CANADA, Jan 23: In response to mounting challenges in housing and healthcare, Canada has declared a two-year cap on the admission of foreign students. The move aims to ease pressure on the nation’s resources and maintain the integrity of its systems. The cap is anticipated to result in a 35% reduction in approved study permits.

In 2022, Canada hosted over 800,000 foreign students, a substantial increase from 214,000 a decade earlier. Immigration Minister Marc Miller disclosed the cap on Monday, stating that the goal for this year is to approve approximately 360,000 undergraduate study permits. The distribution of permits across provinces and territories will be based on population and current student intake, with individual regions deciding how to allocate them among their universities and colleges.

The cap specifically targets students enrolled in diploma or undergraduate programs and will not affect those applying for study permit renewals. Additionally, starting in September, work permits will no longer be granted to students graduating from colleges operating under a public-private partnership model, prevalent in Ontario.

Miller emphasized that these measures are not aimed at individual international students but are designed to ensure that future students receive the quality of education they signed up for. The announcement coincides with growing concerns over the affordability of housing in Canada, with home prices averaging C$750,000 and a 22% rise in rent for Canadians over the past two years.

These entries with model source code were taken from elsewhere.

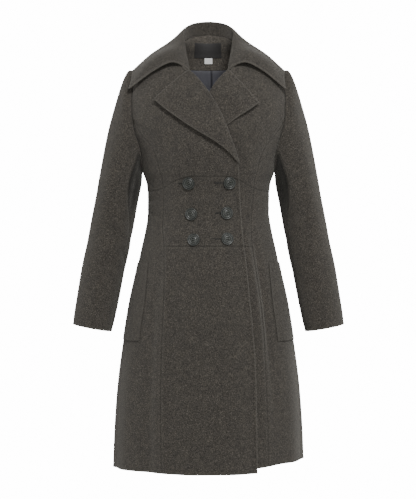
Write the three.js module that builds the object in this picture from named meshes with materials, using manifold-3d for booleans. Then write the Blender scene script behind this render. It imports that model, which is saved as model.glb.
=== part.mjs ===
// A-line coat, double-breasted, worn open at the neck and buttoned at the waist.
// Millimetres, +Z up, front toward -Y, the wearer's left toward +X.
// The origin is on the centre line at the height where the collar meets the shoulders.
import * as THREE from "three";
import { mergeVertices } from "three/addons/utils/BufferGeometryUtils.js";
import Module from "manifold-3d";

const wasm = await Module();
wasm.setup();

// Main sizes
const CLOTH = 2.4;
const COLLAR_CLOTH = 3.2;
const LAPEL_CLOTH = 2.4;
const LINING = 1.2;
const SEAM = 0.3;
const ARM_MID = -157.5;
const ARM_HALF = 118.5;
const ARM_ANGLE = 26;
const LAP = 3.5;
const WELT_LIFT = 2.9;
const BUTTON_D = 30;

// Body rings: half width, depth in front and depth behind at each height
const RINGS = [
  { z: 110, half: 57, front: 40, back: 71 },
  { z: 80, half: 59, front: 42, back: 71 },
  { z: 64, half: 61, front: 44, back: 71 },
  { z: 50, half: 64, front: 46, back: 72 },
  { z: 38, half: 72, front: 49, back: 75 },
  { z: 25, half: 91, front: 55, back: 80 },
  { z: 5, half: 121, front: 65, back: 87 },
  { z: -20, half: 156, front: 81, back: 94 },
  { z: -39, half: 181, front: 92, back: 98 },
  { z: -75, half: 193, front: 108, back: 104 },
  { z: -110, half: 201, front: 119, back: 107 },
  { z: -147, half: 203, front: 127, back: 108 },
  { z: -185, half: 193, front: 132, back: 107 },
  { z: -220, half: 177, front: 132, back: 104 },
  { z: -250, half: 166, front: 128, back: 100 },
  { z: -276, half: 159.5, front: 123, back: 96 },
  { z: -305, half: 150, front: 116, back: 92 },
  { z: -338, half: 147.5, front: 111, back: 90 },
  { z: -380, half: 148, front: 111, back: 93 },
  { z: -420, half: 154, front: 117, back: 102 },
  { z: -458, half: 162.5, front: 124, back: 114 },
  { z: -520, half: 175.8, front: 133, back: 128 },
  { z: -590, half: 191.5, front: 143, back: 141 },
  { z: -690, half: 208, front: 153, back: 152 },
  { z: -800, half: 222, front: 162, back: 162 },
  { z: -900, half: 229, front: 169, back: 170 },
  { z: -1010, half: 233, front: 175, back: 177 },
];

// Neck seam: angle from centre front, height
const NECK = [
  { a: 0, z: -46 },
  { a: 17, z: -37 },
  { a: 22.5, z: -24 },
  { a: 32, z: -8 },
  { a: 47, z: 11 },
  { a: 60, z: 24 },
  { a: 90, z: 38 },
  { a: 130, z: 62 },
  { a: 180, z: 74 },
];

// Roll line and front edge of the outer front: height, distance past the centre
const EDGE = [
  { z: -37, x: -52 },
  { z: -60, x: -29 },
  { z: -90, x: -6.7 },
  { z: -122, x: 12.5 },
  { z: -157, x: 29.7 },
  { z: -188, x: 41.7 },
  { z: -224, x: 55 },
  { z: -254, x: 65.8 },
  { z: -287, x: 69.8 },
  { z: -334, x: 72 },
  { z: -383, x: 75 },
  { z: -447, x: 80 },
  { z: -499, x: 86.6 },
  { z: -580, x: 94.4 },
  { z: -660, x: 102 },
  { z: -723, x: 107 },
  { z: -879, x: 110.4 },
  { z: -1010, x: 111.5 },
];

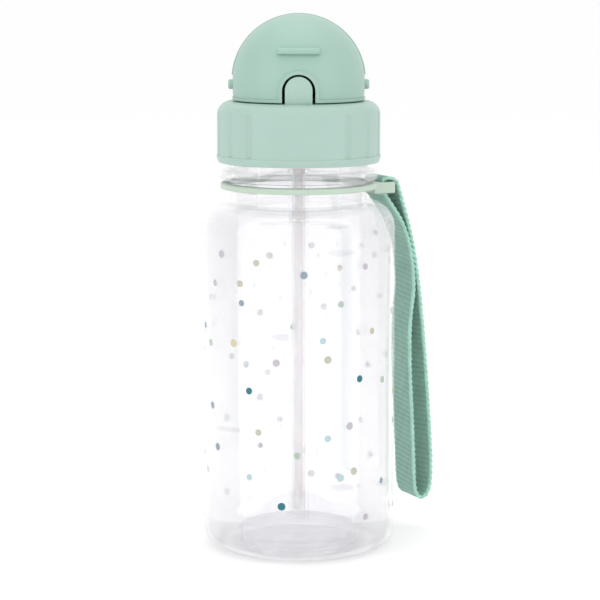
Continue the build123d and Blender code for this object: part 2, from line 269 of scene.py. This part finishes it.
def woven_webbing(name, colour, dark, uv_map):
    """Polyester webbing: warp ribs along the strap, slanting picks across them, painted shade in the gaps
    between the yarns.
    """
    shader = Shader(name, IOR=1.5, Sheen_Weight=0.35, Sheen_Roughness=0.45)
    along, across = shader.map_axes(uv_map)
    ribs = (across * (pi / WARP_PITCH)).sine().size()
    picks = (along * (tau / PICK_PITCH) + across * (tau / PICK_SLANT)).sine() * 0.5 + 0.5
    weave = ribs * 0.62 + picks * ribs * 0.38
    fibres = shader.noise(4200.0, detail=3.0)
    patches = shader.noise(120.0)
    yarn = weave * 0.85 + fibres * 0.15
    return shader.finish(
        # painted shade: where the weave is low the colour goes to the dark gap colour, shade between the
        # yarns
        Base_Color=shader.mix(dark, shade(colour, 1.1), yarn * 0.8 + patches * 0.2),
        Roughness=0.72 + 0.16 * fibres,
        Normal=shader.bump(weave + fibres * 0.35, 0.38 * MM),
    )


def twisted_yarn(name, colour, dark):
    """Shiny thick yarn of the webbing's edges and its stitches."""
    shader = Shader(name, IOR=1.5, Sheen_Weight=0.3, Sheen_Roughness=0.4)
    fibres = shader.noise(5200.0, detail=3.0)
    patches = shader.noise(300.0)
    return shader.finish(
        Base_Color=shader.mix(dark, colour, fibres * 0.5 + patches * 0.5),
        Roughness=0.6 + 0.2 * fibres,
        Normal=shader.bump(fibres, 0.05 * MM),
    )


def studio_floor(name, colour):
    """Matt pale backdrop with the faintest unevenness."""
    shader = Shader(name)
    faint = shader.noise(3.0)
    return shader.finish(
        Base_Color=shader.mix(shade(colour, 0.995), colour, faint),
        Roughness=0.9 + 0.05 * faint,
    )


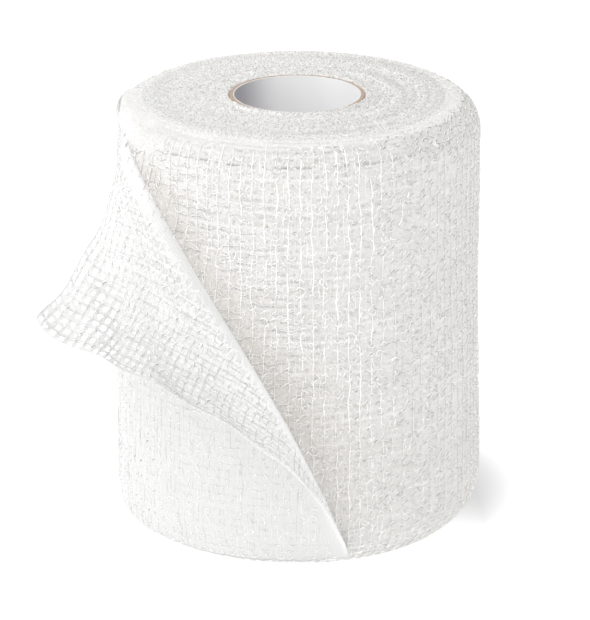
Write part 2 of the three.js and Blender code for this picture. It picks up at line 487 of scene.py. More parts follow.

The unprecedented population growth in Canada, with over a million new residents in 2022 alone, is considered a factor contributing to housing challenges. The cap on foreign students reflects a significant policy shift for Canada, traditionally known for its open immigration policies to address workforce needs.

While Universities Canada welcomed the exclusion of post-graduate students from the cap, concerns were raised about potential stress on an already-strained system and the possibility of deterring students from choosing Canada for their studies. Some university leaders expressed worry about the financial implications, as tuition from international students often helps offset costs for domestic students. The impact of the cap on Canada’s education landscape and housing market is a topic of ongoing discussion and concern among stakeholders.